**What is required:** Look below. Copy each line that has "None" in it.
# Start of Information supplied
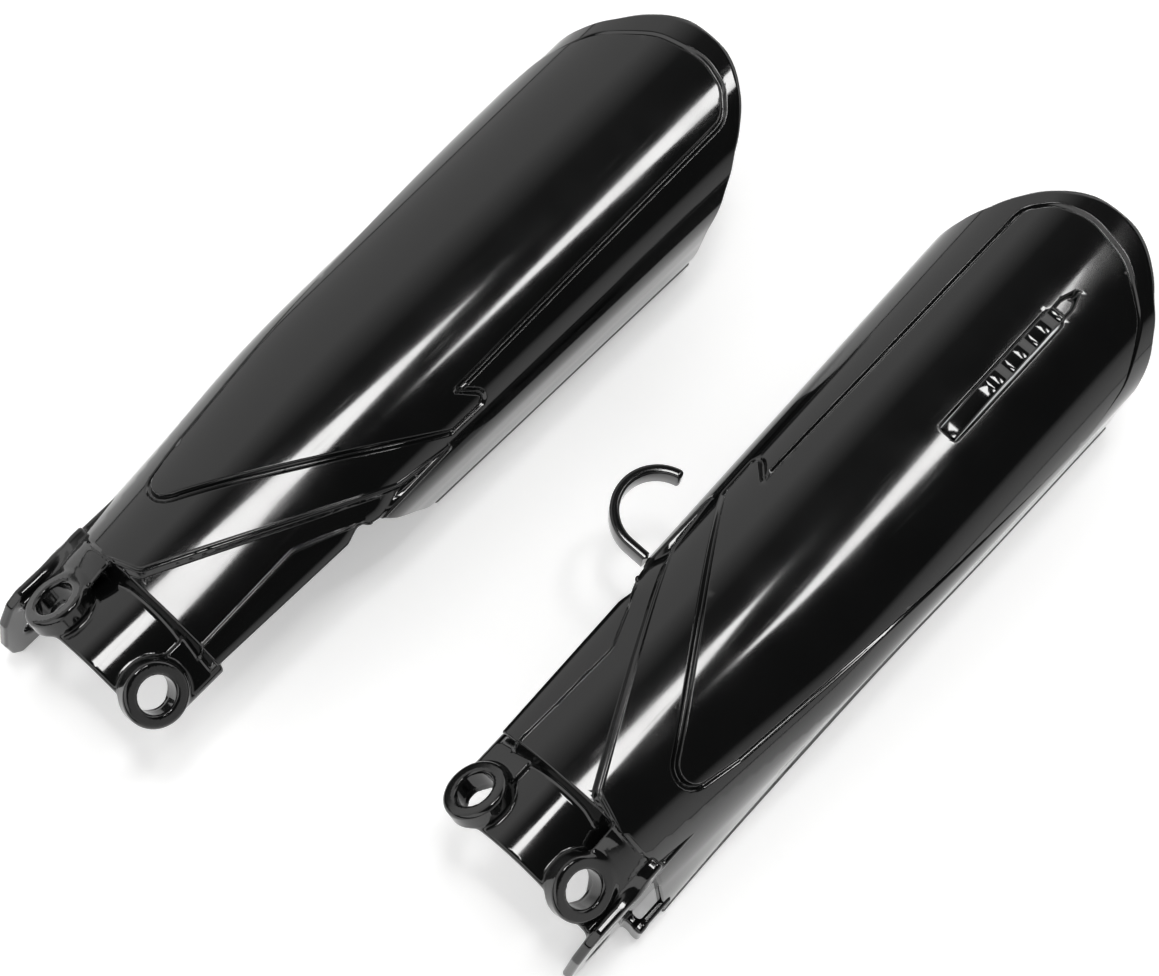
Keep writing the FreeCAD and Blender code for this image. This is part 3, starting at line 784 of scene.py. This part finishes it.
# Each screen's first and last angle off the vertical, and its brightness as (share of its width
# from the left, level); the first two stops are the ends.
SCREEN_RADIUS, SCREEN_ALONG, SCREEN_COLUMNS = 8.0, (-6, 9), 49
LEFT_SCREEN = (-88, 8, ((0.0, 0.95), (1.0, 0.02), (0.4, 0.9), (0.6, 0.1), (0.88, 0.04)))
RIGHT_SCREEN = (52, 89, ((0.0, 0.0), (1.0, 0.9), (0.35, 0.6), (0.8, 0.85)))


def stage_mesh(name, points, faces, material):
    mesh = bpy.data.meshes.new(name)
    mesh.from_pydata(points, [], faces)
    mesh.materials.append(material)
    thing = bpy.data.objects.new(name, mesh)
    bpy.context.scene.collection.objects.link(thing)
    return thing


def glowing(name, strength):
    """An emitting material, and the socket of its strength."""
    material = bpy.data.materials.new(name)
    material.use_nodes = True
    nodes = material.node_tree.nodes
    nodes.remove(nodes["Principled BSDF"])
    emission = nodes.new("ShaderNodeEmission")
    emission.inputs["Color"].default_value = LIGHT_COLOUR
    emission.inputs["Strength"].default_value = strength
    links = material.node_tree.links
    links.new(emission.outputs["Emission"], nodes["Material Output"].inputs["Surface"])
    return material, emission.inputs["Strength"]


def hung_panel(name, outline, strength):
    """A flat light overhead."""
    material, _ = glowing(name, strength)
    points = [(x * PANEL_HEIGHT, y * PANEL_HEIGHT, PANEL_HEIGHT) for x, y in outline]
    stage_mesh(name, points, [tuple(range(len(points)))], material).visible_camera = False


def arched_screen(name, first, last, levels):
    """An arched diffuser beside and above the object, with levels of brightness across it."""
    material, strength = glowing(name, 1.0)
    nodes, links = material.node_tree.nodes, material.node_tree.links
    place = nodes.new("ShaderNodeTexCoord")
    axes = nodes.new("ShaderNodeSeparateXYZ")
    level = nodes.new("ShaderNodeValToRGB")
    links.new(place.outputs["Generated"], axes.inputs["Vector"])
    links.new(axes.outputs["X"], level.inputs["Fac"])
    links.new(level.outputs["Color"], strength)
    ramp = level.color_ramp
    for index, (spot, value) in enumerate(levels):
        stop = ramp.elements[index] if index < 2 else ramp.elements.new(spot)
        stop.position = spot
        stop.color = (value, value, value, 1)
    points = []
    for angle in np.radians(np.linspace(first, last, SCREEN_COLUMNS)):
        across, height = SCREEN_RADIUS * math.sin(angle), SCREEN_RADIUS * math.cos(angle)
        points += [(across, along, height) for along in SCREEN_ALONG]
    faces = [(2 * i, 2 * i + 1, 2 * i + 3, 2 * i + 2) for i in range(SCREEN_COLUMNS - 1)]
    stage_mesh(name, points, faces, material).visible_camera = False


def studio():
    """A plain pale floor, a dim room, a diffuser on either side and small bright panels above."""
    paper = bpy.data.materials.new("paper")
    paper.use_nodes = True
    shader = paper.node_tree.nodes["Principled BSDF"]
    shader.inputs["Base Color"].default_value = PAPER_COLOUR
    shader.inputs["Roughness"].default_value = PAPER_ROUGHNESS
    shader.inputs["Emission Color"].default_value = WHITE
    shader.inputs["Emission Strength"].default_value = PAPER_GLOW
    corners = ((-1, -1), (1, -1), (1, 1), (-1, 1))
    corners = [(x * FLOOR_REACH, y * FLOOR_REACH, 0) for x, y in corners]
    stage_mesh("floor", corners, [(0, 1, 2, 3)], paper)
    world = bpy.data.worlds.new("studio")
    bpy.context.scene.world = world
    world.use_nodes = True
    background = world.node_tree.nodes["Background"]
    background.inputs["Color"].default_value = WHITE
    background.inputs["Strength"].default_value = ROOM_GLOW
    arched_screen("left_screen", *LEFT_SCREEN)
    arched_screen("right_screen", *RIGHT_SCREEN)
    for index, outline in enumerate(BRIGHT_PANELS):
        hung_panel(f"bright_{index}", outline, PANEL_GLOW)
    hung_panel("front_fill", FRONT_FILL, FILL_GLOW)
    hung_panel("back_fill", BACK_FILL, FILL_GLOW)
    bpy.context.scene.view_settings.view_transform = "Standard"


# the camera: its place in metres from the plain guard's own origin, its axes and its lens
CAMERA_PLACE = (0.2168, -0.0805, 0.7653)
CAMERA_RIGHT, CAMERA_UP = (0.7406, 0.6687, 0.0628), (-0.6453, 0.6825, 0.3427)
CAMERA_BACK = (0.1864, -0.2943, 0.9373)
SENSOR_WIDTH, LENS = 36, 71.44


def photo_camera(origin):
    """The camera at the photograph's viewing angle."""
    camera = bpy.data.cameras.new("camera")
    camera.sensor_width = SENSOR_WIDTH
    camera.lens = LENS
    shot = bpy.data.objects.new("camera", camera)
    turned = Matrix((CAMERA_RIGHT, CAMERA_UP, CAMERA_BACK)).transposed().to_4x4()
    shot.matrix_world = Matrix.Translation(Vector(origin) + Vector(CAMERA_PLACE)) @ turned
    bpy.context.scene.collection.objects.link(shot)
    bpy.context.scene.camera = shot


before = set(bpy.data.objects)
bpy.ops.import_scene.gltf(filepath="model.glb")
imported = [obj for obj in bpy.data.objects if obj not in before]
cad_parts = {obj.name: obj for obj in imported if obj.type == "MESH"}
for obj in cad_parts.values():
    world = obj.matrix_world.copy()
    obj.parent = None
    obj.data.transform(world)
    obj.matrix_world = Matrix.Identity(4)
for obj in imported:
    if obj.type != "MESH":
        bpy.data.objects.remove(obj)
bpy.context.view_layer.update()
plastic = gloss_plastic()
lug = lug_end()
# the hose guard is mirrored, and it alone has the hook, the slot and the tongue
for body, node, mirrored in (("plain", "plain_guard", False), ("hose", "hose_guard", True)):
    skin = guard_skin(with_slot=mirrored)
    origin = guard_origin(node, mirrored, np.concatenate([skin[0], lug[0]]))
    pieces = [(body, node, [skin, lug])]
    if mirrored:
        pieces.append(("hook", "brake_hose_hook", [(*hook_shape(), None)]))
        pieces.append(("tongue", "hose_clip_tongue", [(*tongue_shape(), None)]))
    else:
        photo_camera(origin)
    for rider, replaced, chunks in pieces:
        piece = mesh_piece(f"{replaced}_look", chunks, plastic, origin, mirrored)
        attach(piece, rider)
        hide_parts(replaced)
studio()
# End of Information supplied
**Solution to this exercise:**
    obj.parent = None
        pieces.append(("hook", "brake_hose_hook", [(*hook_shape(), None)]))
        pieces.append(("tongue", "hose_clip_tongue", [(*tongue_shape(), None)]))